Problem description
Give the material again in full, matching it exactly.
# Start of Data shown
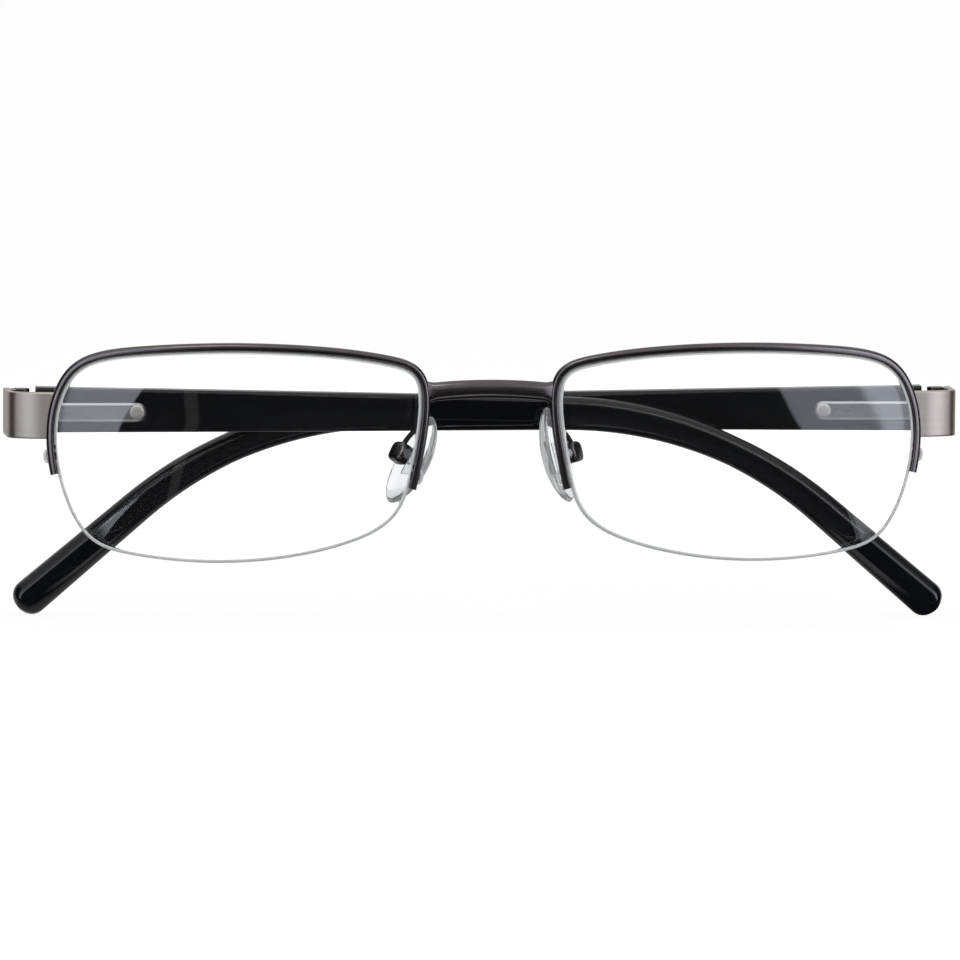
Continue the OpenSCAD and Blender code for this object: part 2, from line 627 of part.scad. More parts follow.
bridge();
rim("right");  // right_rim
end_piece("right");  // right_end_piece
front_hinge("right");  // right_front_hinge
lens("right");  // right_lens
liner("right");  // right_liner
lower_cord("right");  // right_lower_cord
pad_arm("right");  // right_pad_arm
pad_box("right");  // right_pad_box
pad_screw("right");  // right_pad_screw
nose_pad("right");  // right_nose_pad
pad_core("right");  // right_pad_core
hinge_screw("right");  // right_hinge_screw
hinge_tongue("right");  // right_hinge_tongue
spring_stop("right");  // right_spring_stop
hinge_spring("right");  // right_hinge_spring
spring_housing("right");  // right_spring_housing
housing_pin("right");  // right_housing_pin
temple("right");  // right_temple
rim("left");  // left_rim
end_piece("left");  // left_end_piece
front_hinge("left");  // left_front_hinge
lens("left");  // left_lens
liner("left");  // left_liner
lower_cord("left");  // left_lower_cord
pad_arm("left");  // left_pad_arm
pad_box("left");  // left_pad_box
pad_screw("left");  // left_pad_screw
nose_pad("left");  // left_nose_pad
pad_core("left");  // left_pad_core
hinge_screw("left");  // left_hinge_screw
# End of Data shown
Written solution
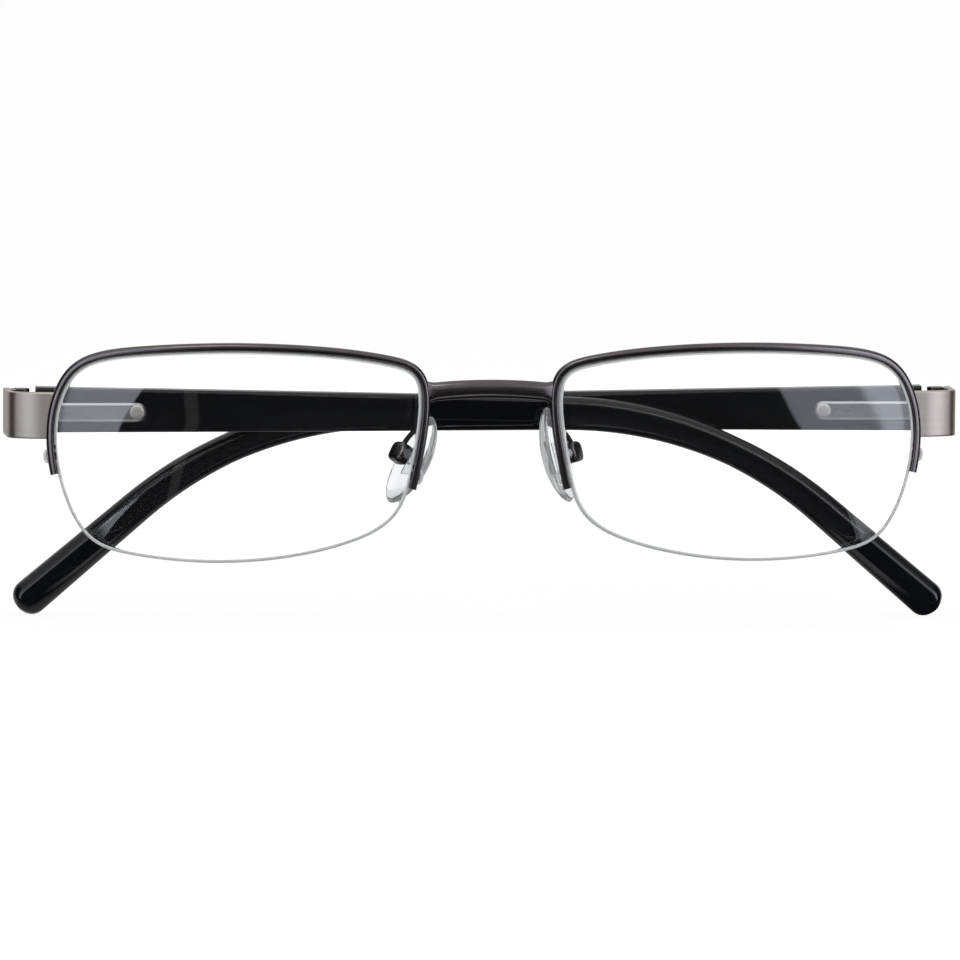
Continue the OpenSCAD and Blender code for this object: part 2, from line 627 of part.scad. More parts follow.
bridge();
rim("right");  // right_rim
end_piece("right");  // right_end_piece
front_hinge("right");  // right_front_hinge
lens("right");  // right_lens
liner("right");  // right_liner
lower_cord("right");  // right_lower_cord
pad_arm("right");  // right_pad_arm
pad_box("right");  // right_pad_box
pad_screw("right");  // right_pad_screw
nose_pad("right");  // right_nose_pad
pad_core("right");  // right_pad_core
hinge_screw("right");  // right_hinge_screw
hinge_tongue("right");  // right_hinge_tongue
spring_stop("right");  // right_spring_stop
hinge_spring("right");  // right_hinge_spring
spring_housing("right");  // right_spring_housing
housing_pin("right");  // right_housing_pin
temple("right");  // right_temple
rim("left");  // left_rim
end_piece("left");  // left_end_piece
front_hinge("left");  // left_front_hinge
lens("left");  // left_lens
liner("left");  // left_liner
lower_cord("left");  // left_lower_cord
pad_arm("left");  // left_pad_arm
pad_box("left");  // left_pad_box
pad_screw("left");  // left_pad_screw
nose_pad("left");  // left_nose_pad
pad_core("left");  // left_pad_core
hinge_screw("left");  // left_hinge_screw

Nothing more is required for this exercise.